While this isn’t exactly one of those jams that’ll get you up out of your seat, "Stonewall Nation" is the very definition of an anthem. It’s rousing and uplifting, with lyrics that call for solidarity, liberation and rejection of intolerance. That perfectly captures the spirit of Pride — a celebration that wouldn’t exist today if it weren’t for the Stonewall riots that gave the song its name.
Erasure - "A Little Respect"
Erasure's "A Little Respect" came out near the height of the U.S. AIDS Epidemic in the late 1980s. It was an obvious and unignorable plea to the healthcare community, the government and the general public for a little respect — respect that could’ve been lifesaving. To this day, it remains a heart-wrenching yet toe-tapping track that reminds us of a time when LGBTQ+ rights movements weren’t getting the attention or civility they deserved.
When "A Little Respect" came out in 1988, nearly 100,000 people were living with HIV or AIDS in the United States, but compassion was difficult to come by. The federal response to the AIDs crisis was, and in many ways still is, a complete failure. "A Little Respect" harkens back to that era of history, but it also reminds us that it’s always a good time to demand better treatment.
Hercules and Love Affair - “Blind”
"Blind" tells the story of musician Andy Butler’s transition from queer child to overstimulated, apathetic adult. In an interview with The New York Times, he discussed how "Blind" is about "growing up a gay kid...asking why I was born into this situation but knowing that as soon as I could escape, I would and that I would find freedom and solace."

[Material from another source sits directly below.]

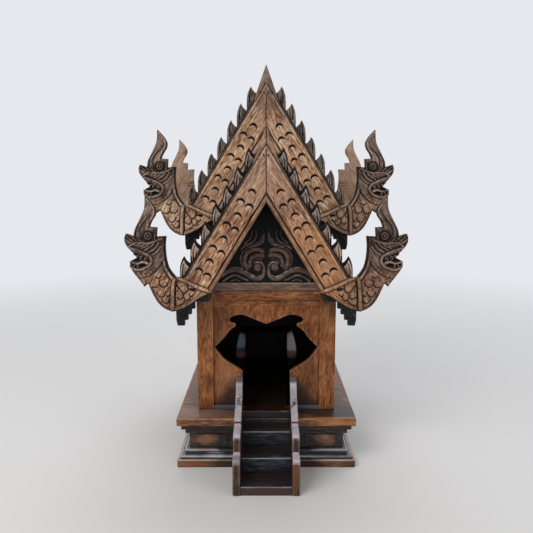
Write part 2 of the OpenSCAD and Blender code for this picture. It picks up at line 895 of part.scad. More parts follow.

But this clarity was muddled, as Butler notes that "As an adult...I found a life full of excess and other wounded people and confusion. Thus, I felt blind." This song eventually helped uplift others in the queer community who were engaging in self-reflection to find their voices — like the group’s singer Anohni soufully pleads, "I can look outside myself / And I must examine my breath and look inside / Because I feel blind." It doesn’t hurt that this track is extremely danceable, either.